Monday, September 28, 2009

karbonasi: rokok

Sore ini mengagumkan, sungguh. Tuhan sedang senang kali ini, pikirku. Dengan mood bagus, DIA menghadirkan guratan senja merah di antara cacahan putih. Matahari dengan lapang dada menghindar, matahari tau benar dia tak dibutuhkan. Lukisan alam yang sempurna, gumam dalam hati yang diakhiri dengan senyuman. Berdiam diri dan terkagum selama beberapa menit kemudian melanjutkan perjalanan. Rambut saya telah pendek, hasil salon dekat rumah. Celana pendek telah digantikan dengan jeans belel berusia berbulan. Kaus kerah sabrina rela ditiban dengan cardigan-yang juga hitam-demi kesopanan. Tas slempang hitam yang senada dengan convers-yang juga hitam-klasik, seragam waktu kuliah. Menapaki jalan pinggir kota sambil sesekali menghujatnya lantaran asapnya lebih kejam dari bilah pedang mana pun. Jakarta bias membunuh dengan cepat tanpa perlu kau sadari. Seperti angin duduk yang mengambil nyawa tanpa jejak. Kau terbengong, kau kaki dank au mati, begitulah. Peak hour, memang lebih parah. Asap kendaraan seakan memusuhi secara frontal walau kita tak melawan. Tutup tanganmu atau kau mati.

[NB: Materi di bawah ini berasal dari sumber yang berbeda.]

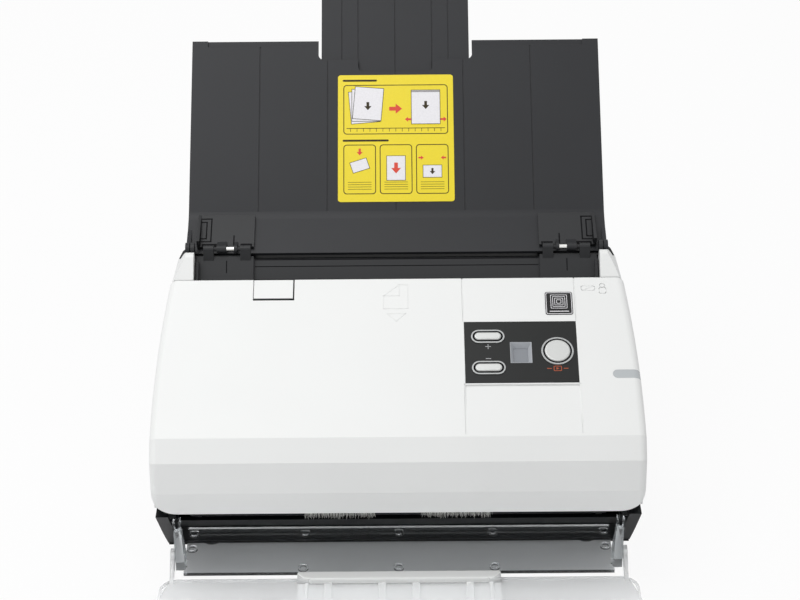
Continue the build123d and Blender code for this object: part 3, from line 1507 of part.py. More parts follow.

Kampus ini, menguar sejuta kenangan manis. Beberapa pahit yang dengan sengaja saya kokohkan jadi manis. Cukup hidup saya yang hancur, jangan dunia pedidikan saya juga ikut hancur. Jika itu terjadi, matilah saya.

Saya telah berjalan jauh dari mulut gerbang kampus. Kemudian duduk sebentar lantaran cape. Menyulut rokok dan memainkanya ke langit. Saya sangat menyukai saat-saat seperti ini. Menikmati kesederhanaan hidup yang telah ruwet dari sananya. Menikmati rokok sambil merenung adalah kegiatan yang menyenangkan, silahkan dicoba kapan-kapan ya?

Anak itu kembali datang. Duduk manis di sebelah saya tanpa perlu di suruh. Saya mulai heran, kenapa setiap saya mulai menyelami diri, anak itu selalu datang. Kali ini tanpa pasta coklat tapi tetap denga baju yang sama. Dia tersenyum dan melekatkan pandangan pada saya. Anak ini manis, piker saya dalam hati.

“kakak jangan kebanyakan merokok, ntar mati lo!”.
‘sanrai aja. Hidup memang harus dinikmati bukan?. Ini cara kakak menikmati hidup”.
“memangnya masalah kakak bias ilang kalo ngrokok’.
Anak ini semakin pintar saja. jago sekali dia menasihati orang tua.
“engga juga, seengganya ini bias nhebuat kakak lebih focus. Semacan sugesti begitulah”.
“hm…..”.
Anak itu terdiam dan kembali menatap saya. Entahlah, mengertikah dia tentang apa yang saya ucapkan barusan.

‘kak, saya minta rokoknya. Saya mau fokus, kayak kakak!”.
Saya terdiam menelaah permintaan anak ini. Menatap lekat matanya dan mencari keseriusan.
‘kamu serius?’.
“seriuslah!”.

Saya salutkan sebatang kemudia saya sematkan ke mulut anak itu. Dia termangu, memandang ke depan jalan dan sembil menikmati rokok pemberianku. Hidup anak ini pasti-juga-berat, pikirku dalam hati.
Kami seakan seri dalam posisi yang juga seri. Perkenalan anak itu terhadapa rook yang tanpa dia sadari adalah awal perkenalanku terhadap rokok dulu.